- [Given task] Reproduce exactly the lines from the one containing "points = [vertex.co" through the last line of the data, both ends included.
* START Information provided *
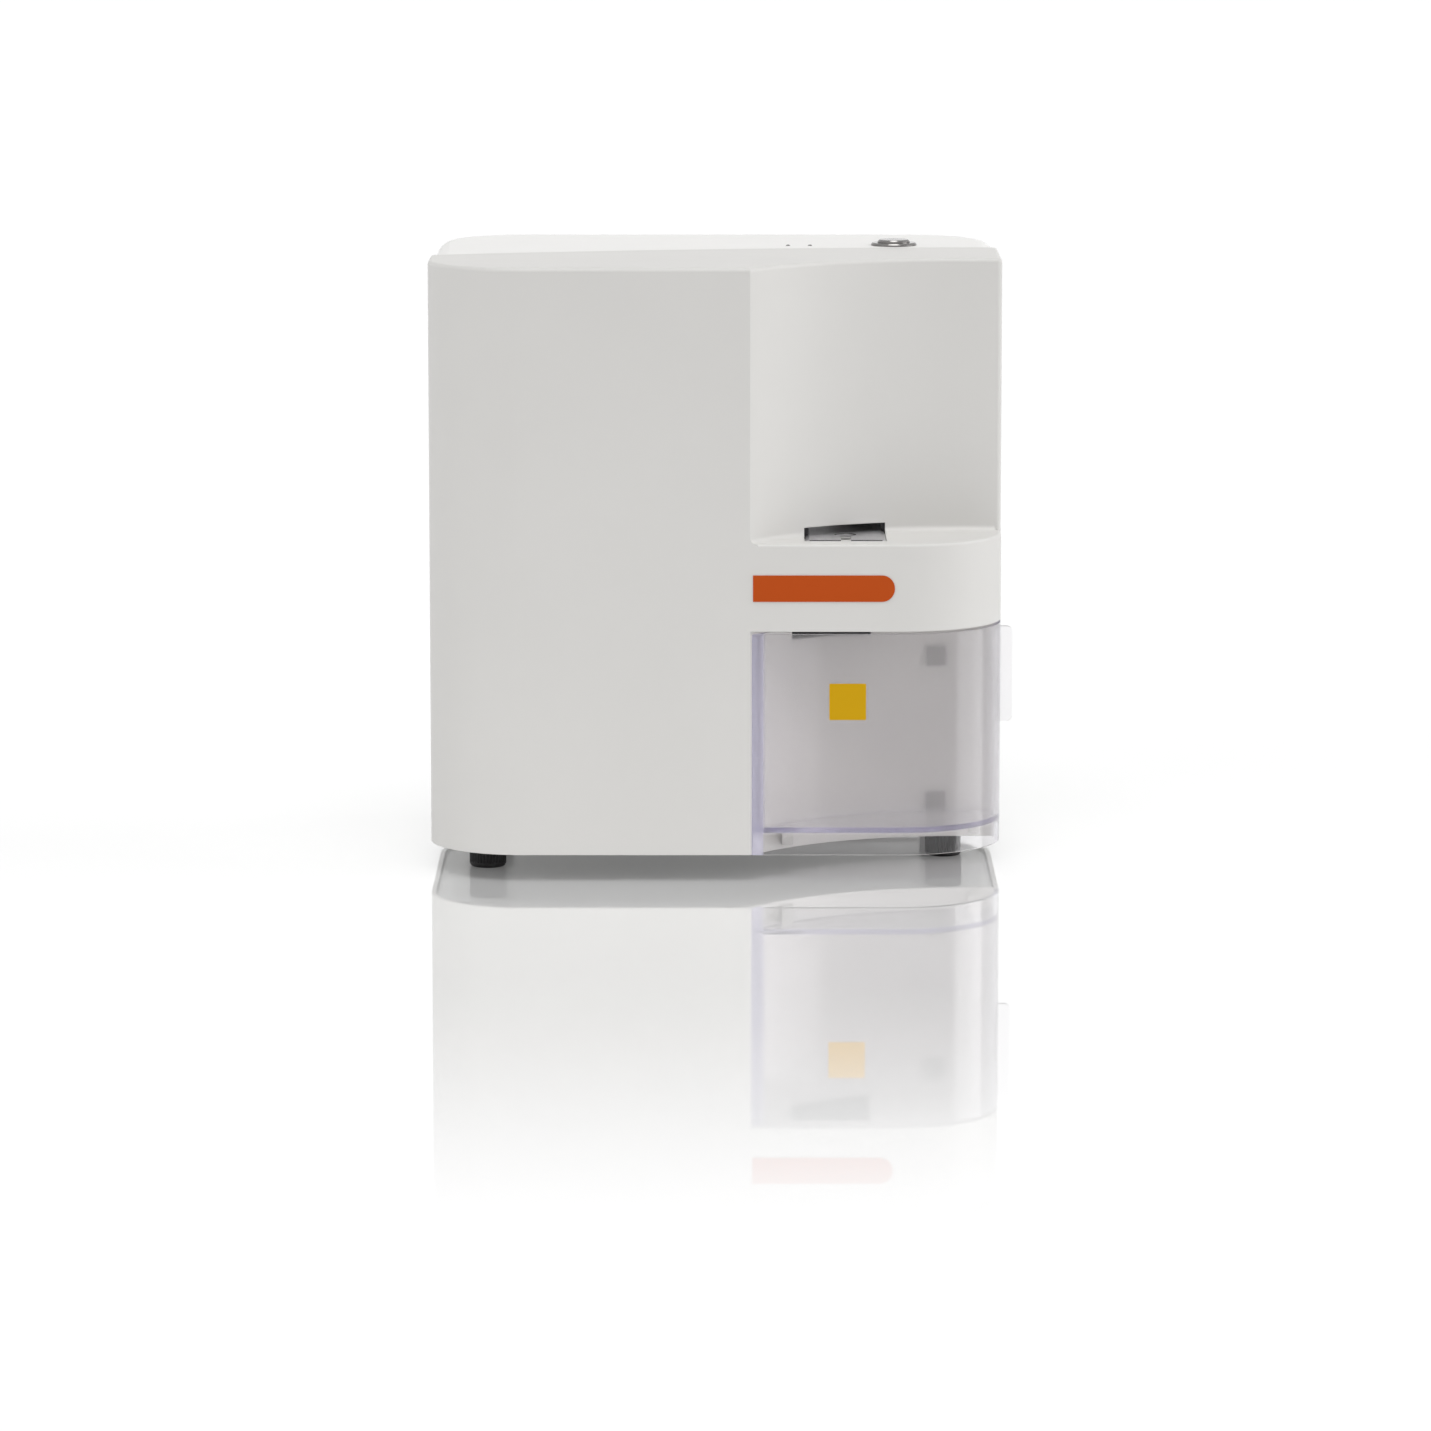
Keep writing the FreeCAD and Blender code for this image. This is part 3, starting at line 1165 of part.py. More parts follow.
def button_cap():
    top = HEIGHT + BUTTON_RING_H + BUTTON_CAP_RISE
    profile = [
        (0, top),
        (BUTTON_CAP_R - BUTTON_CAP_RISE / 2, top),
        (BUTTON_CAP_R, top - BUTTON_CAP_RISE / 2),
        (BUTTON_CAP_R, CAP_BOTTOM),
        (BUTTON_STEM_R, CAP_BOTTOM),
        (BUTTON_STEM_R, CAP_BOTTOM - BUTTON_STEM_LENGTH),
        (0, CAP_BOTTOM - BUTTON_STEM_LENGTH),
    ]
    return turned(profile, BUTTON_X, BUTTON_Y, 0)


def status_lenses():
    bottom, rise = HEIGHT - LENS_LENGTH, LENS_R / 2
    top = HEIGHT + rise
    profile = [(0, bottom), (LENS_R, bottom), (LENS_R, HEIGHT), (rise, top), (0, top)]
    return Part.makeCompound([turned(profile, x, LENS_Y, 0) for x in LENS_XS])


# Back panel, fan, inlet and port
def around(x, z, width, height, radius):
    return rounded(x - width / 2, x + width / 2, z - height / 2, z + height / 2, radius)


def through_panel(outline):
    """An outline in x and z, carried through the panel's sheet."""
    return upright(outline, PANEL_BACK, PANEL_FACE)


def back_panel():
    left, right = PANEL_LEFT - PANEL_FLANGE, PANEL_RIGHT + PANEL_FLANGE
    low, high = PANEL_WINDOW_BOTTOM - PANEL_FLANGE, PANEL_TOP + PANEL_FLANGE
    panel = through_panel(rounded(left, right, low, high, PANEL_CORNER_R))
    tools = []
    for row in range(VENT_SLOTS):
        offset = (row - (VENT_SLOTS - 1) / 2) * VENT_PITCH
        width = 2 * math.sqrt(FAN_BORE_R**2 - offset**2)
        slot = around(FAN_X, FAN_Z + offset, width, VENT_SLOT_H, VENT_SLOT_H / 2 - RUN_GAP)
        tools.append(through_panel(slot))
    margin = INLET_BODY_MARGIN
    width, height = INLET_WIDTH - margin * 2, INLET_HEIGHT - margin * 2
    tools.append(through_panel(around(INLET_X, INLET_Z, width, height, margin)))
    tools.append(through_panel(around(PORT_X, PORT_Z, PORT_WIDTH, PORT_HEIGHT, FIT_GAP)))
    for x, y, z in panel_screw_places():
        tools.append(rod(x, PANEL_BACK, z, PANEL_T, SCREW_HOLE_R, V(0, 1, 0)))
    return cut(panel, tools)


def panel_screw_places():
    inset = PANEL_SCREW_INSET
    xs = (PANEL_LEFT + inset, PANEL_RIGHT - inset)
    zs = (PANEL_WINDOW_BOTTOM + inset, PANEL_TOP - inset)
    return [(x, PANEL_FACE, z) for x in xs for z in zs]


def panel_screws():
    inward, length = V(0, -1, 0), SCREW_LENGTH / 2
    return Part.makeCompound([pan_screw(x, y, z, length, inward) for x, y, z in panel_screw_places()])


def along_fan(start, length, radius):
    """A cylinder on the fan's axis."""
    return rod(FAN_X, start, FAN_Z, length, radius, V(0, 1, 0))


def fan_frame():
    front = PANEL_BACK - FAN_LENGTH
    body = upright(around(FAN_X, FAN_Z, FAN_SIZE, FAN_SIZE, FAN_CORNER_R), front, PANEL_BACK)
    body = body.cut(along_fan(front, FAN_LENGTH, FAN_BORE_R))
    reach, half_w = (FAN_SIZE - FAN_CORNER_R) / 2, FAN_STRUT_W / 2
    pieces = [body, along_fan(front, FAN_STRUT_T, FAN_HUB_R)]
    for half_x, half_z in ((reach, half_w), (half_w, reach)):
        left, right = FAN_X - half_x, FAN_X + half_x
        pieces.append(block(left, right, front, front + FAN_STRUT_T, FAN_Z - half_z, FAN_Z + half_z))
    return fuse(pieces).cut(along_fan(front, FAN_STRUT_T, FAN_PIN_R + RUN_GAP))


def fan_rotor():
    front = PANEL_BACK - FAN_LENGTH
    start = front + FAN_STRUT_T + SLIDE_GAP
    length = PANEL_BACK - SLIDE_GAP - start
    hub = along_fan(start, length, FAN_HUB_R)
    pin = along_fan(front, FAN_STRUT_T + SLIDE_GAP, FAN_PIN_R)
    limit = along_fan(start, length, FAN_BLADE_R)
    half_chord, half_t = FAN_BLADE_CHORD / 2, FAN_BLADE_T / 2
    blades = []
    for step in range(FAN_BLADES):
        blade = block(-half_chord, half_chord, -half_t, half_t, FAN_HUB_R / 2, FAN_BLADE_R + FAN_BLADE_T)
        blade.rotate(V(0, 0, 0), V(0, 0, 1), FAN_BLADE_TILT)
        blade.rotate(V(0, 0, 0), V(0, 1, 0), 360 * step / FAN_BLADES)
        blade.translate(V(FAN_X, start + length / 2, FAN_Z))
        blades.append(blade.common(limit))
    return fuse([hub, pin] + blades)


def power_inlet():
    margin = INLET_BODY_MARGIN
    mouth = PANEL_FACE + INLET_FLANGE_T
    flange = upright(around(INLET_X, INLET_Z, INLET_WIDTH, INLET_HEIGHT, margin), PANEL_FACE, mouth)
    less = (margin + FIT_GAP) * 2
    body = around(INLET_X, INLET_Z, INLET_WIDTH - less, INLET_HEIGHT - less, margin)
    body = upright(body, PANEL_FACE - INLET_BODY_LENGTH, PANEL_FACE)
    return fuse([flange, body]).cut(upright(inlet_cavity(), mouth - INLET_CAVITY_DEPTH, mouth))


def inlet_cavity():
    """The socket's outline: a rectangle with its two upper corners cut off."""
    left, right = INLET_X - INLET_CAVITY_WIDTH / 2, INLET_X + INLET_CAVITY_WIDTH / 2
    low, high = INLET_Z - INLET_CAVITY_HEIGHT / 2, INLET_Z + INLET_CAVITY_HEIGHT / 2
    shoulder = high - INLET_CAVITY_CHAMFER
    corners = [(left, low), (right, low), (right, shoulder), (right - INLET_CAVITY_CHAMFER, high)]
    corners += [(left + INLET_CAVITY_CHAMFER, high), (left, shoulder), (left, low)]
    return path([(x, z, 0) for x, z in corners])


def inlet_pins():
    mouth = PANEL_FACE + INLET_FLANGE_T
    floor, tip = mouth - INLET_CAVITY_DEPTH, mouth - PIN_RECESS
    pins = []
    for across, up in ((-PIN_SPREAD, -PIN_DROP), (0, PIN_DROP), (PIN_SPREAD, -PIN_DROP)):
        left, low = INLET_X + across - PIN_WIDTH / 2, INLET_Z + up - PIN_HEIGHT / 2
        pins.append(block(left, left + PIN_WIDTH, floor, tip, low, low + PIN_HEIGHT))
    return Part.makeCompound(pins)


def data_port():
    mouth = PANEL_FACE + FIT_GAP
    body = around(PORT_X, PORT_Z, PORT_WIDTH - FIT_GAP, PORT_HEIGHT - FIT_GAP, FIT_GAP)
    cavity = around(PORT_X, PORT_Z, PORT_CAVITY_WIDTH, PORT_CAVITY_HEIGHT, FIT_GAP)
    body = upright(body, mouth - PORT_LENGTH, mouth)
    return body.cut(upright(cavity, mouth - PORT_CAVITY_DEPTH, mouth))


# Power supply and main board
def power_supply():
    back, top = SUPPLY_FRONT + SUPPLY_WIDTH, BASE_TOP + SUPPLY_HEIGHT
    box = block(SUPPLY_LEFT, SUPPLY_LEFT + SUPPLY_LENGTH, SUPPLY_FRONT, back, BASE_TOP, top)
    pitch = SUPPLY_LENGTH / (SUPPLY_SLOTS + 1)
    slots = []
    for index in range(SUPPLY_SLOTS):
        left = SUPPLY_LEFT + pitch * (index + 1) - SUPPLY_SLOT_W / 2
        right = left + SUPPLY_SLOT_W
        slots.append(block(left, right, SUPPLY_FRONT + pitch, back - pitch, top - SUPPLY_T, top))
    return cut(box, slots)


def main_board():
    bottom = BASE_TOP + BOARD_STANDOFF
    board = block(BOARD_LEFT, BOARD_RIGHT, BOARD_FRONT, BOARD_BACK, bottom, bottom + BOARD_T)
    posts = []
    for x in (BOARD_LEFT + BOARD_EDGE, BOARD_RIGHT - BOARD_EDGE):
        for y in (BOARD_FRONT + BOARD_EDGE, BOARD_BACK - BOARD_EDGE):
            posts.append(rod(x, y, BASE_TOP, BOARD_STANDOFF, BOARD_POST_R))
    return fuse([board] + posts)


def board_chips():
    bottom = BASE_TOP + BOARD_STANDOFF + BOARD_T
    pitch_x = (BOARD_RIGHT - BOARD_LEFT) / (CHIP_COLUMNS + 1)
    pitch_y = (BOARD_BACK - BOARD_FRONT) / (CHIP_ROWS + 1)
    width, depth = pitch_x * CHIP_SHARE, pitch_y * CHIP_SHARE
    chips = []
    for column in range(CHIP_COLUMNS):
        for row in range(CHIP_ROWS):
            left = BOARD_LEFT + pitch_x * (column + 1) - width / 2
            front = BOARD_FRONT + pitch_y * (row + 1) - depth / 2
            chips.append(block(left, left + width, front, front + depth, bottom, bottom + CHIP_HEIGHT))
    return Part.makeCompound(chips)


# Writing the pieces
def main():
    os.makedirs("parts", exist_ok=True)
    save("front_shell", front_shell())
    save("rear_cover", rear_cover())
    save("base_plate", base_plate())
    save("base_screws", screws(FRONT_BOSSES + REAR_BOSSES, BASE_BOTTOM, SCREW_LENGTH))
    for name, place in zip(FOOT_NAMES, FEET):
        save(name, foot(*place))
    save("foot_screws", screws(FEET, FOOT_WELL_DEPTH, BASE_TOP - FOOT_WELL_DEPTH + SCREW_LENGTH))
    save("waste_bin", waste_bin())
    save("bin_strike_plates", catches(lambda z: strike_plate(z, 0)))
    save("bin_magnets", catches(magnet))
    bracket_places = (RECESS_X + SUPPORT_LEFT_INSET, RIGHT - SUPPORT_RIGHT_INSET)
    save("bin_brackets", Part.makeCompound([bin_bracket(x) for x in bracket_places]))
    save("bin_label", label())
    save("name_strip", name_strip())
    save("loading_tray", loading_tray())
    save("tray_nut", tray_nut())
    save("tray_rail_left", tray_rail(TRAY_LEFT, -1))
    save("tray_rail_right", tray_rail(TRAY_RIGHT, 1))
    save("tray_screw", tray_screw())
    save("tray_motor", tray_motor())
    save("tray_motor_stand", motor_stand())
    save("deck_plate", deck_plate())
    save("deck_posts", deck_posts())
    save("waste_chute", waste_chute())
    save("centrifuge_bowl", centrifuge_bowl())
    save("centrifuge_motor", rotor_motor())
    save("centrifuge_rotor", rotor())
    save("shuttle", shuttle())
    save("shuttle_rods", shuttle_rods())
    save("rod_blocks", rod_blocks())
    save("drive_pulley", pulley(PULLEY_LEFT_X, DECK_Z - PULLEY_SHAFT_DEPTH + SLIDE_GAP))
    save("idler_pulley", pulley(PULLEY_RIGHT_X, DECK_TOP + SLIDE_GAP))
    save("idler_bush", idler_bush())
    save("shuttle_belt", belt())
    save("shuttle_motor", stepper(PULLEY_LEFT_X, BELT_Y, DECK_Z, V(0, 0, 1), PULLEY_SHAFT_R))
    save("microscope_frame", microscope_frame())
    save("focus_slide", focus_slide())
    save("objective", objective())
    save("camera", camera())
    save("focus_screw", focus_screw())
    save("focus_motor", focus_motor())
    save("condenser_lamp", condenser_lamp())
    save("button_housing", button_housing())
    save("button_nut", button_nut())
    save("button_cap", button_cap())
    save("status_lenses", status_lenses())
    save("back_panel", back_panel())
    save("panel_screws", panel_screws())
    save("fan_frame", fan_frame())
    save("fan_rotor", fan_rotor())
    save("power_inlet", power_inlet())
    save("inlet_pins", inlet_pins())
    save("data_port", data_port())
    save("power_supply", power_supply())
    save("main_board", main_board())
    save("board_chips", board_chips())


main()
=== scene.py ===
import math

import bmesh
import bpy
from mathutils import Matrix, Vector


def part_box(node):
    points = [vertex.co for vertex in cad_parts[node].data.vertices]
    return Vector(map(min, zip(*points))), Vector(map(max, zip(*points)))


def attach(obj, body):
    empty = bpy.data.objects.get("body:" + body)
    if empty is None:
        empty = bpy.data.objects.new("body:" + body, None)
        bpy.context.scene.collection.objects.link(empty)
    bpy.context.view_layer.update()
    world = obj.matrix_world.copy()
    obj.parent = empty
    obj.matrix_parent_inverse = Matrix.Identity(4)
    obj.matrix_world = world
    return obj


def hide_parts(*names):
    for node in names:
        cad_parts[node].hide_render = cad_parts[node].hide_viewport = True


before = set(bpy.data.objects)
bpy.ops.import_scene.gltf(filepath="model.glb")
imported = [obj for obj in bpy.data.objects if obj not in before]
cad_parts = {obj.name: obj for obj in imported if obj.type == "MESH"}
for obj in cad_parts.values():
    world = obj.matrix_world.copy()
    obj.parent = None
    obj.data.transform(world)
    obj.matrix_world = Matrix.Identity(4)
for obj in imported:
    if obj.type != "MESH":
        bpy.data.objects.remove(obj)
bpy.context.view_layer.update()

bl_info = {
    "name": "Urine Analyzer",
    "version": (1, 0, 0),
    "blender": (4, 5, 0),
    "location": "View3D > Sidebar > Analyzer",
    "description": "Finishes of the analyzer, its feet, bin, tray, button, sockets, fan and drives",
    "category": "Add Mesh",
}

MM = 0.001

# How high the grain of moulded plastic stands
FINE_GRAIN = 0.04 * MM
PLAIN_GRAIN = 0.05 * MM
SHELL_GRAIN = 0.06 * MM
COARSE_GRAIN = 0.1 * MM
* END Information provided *
- [Result of this exercise]
    points = [vertex.co for vertex in cad_parts[node].data.vertices]
    return Vector(map(min, zip(*points))), Vector(map(max, zip(*points)))


def attach(obj, body):
    empty = bpy.data.objects.get("body:" + body)
    if empty is None:
        empty = bpy.data.objects.new("body:" + body, None)
        bpy.context.scene.collection.objects.link(empty)
    bpy.context.view_layer.update()
    world = obj.matrix_world.copy()
    obj.parent = empty
    obj.matrix_parent_inverse = Matrix.Identity(4)
    obj.matrix_world = world
    return obj


def hide_parts(*names):
    for node in names:
        cad_parts[node].hide_render = cad_parts[node].hide_viewport = True


before = set(bpy.data.objects)
bpy.ops.import_scene.gltf(filepath="model.glb")
imported = [obj for obj in bpy.data.objects if obj not in before]
cad_parts = {obj.name: obj for obj in imported if obj.type == "MESH"}
for obj in cad_parts.values():
    world = obj.matrix_world.copy()
    obj.parent = None
    obj.data.transform(world)
    obj.matrix_world = Matrix.Identity(4)
for obj in imported:
    if obj.type != "MESH":
        bpy.data.objects.remove(obj)
bpy.context.view_layer.update()

bl_info = {
    "name": "Urine Analyzer",
    "version": (1, 0, 0),
    "blender": (4, 5, 0),
    "location": "View3D > Sidebar > Analyzer",
    "description": "Finishes of the analyzer, its feet, bin, tray, button, sockets, fan and drives",
    "category": "Add Mesh",
}

MM = 0.001

# How high the grain of moulded plastic stands
FINE_GRAIN = 0.04 * MM
PLAIN_GRAIN = 0.05 * MM
SHELL_GRAIN = 0.06 * MM
COARSE_GRAIN = 0.1 * MM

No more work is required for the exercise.